In questa playlist, è insito tutto il sen(s)o di autostima di un uomo “a farsi”, che non si sa che (non) fa, sol, la, si, do a nessuna, e assaggia, mica tanto, da saggio sul cu(cu)lo
Lapidario, secco, senza cazzi e neppur fighe per la testa
Sono arrivato a questa ovvia conclusione: noi miglioriamo e creiamo per un bisogno interiore di rinnovamento e cambiamenti. Se ci aspettiamo che, in base al nostro operato e ai nostri sacrifici, gli altri possano ritenerci persone degne di valore, stiamo freschi.
Non isperar mai venir “alle mani”, come ricordava Caronte di Dante
Camilla, me la scopai in modo denso di brividi a pelle e palle ardenti, rabbonendogliela poi di calmanti camomille… e una notte travolgente quanto i miei lacerati tendini a tendine di nostro stenderci
Poesia notturna dello smaliziato lupus “in fragola”, colto in flagranza di “ratto” e tirato in modus fragrante, quasi sbriciolante
Oggi ho incontrato una donna che mi ha turbato in modo provocante.

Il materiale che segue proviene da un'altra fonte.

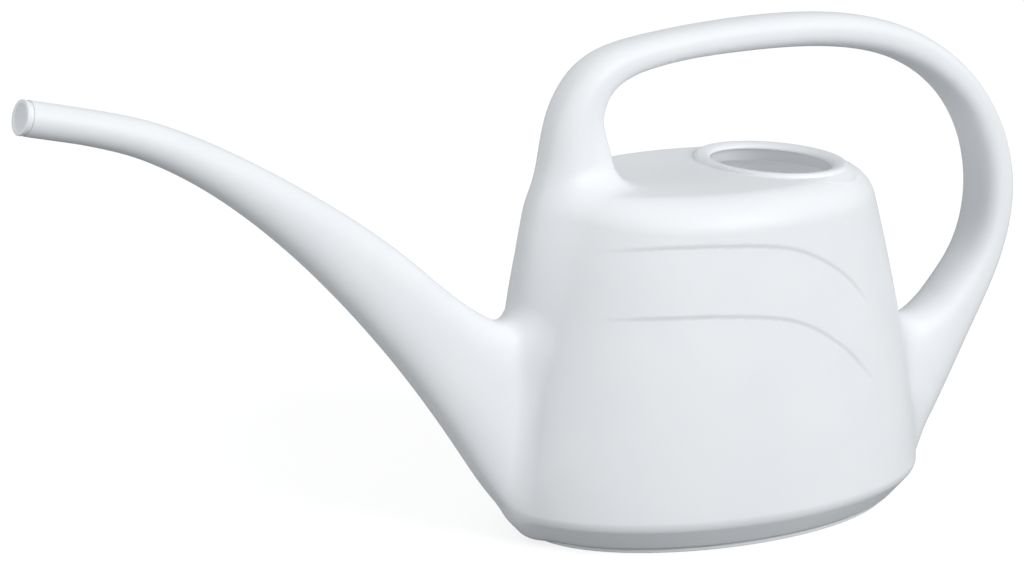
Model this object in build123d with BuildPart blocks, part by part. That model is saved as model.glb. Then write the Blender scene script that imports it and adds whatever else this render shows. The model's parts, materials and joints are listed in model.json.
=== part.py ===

Ci siamo fissati, ficcante le ho detto, e dato, che ha uno sguardo, anche altro, arrogante, irriverente, sempre lì posante e me lo ha strappato in maniera esagerata su tanto mio tirante. Quindi, dopo averla incassata, ho rincasato da cane bastonato, latrando “Basta(rda!)”. E, nel frattempo, un’altra gatta ho spelato nel pelo rosso di sera ché bel tempo si spera per non spelacchiarmi o in bocca di rosa spararmi. Infilandole dello zucchero di cannella non mielosa ma ben di sale… formoso.
Corteggio così un’altra…
Ciao, esterrefatto, sei stupenda. Sei di origini straniere? Io sono uno scrittore, mi chiamo quel che firmo con lo sperma e mi barcameno in questa vita strana dalle mille sorprese schiumose. Talvolta, affoga(to), al babà seppur spesso mantenuto da mammà. Mannaggia, eppur son lupo mannaro. Non tagliarmele con la mannaia. Ahia… Abiti lontano e forse, a separarci, ci sono differenze visibili. Io, licantropo del sottobosco e tu dalla foresta in mezzo alle gambe di radura vampiristica. Cazzo. Che figa, che fitta, vado a spalar la neve, fammi spalluccia, e succhiami il muso. Io faccio legna, sono una sega. Devo scontrarmi con la tua superiore bellezza, anche se m’arrangio e ho in dote naturale espressioni buffe che abbinano il sarcasmo al sex appeal da pagliaccio che sa la risata malinconica sua, dunque emano fascino candido, eppur toccabile, sebbene (non) me ne voglia(no). Toccandomi, potresti sporgerti e ambirei a capezzoli turgidi da insaponar di lingua taumaturgica, in quanto chiromante delle dilettevoli magie a letto da gastrica lavanda, poiché, fra il dire e il non fare, me lo centrifugo di temperatura bollentissima, eh, da onanista al detergente di mar(t)ello. Sì, allettami e, allattato, ne verrei ondante e venoso di spumante. Sono un buon pastore, ex della CIA e del cis di scatto freddo su battute calde quanto la lavatrice quando puoi sbatterla a terra come i piatti. Ti amo. Vai a dar via il culo, zoccola. Ora, devo sgobbare, leggi scopare. A terra!
Atterrito, mi sto gettando dalla finestra ma mi son scordato del vetro resistente agli urti. E mi son spaccato solo la testa.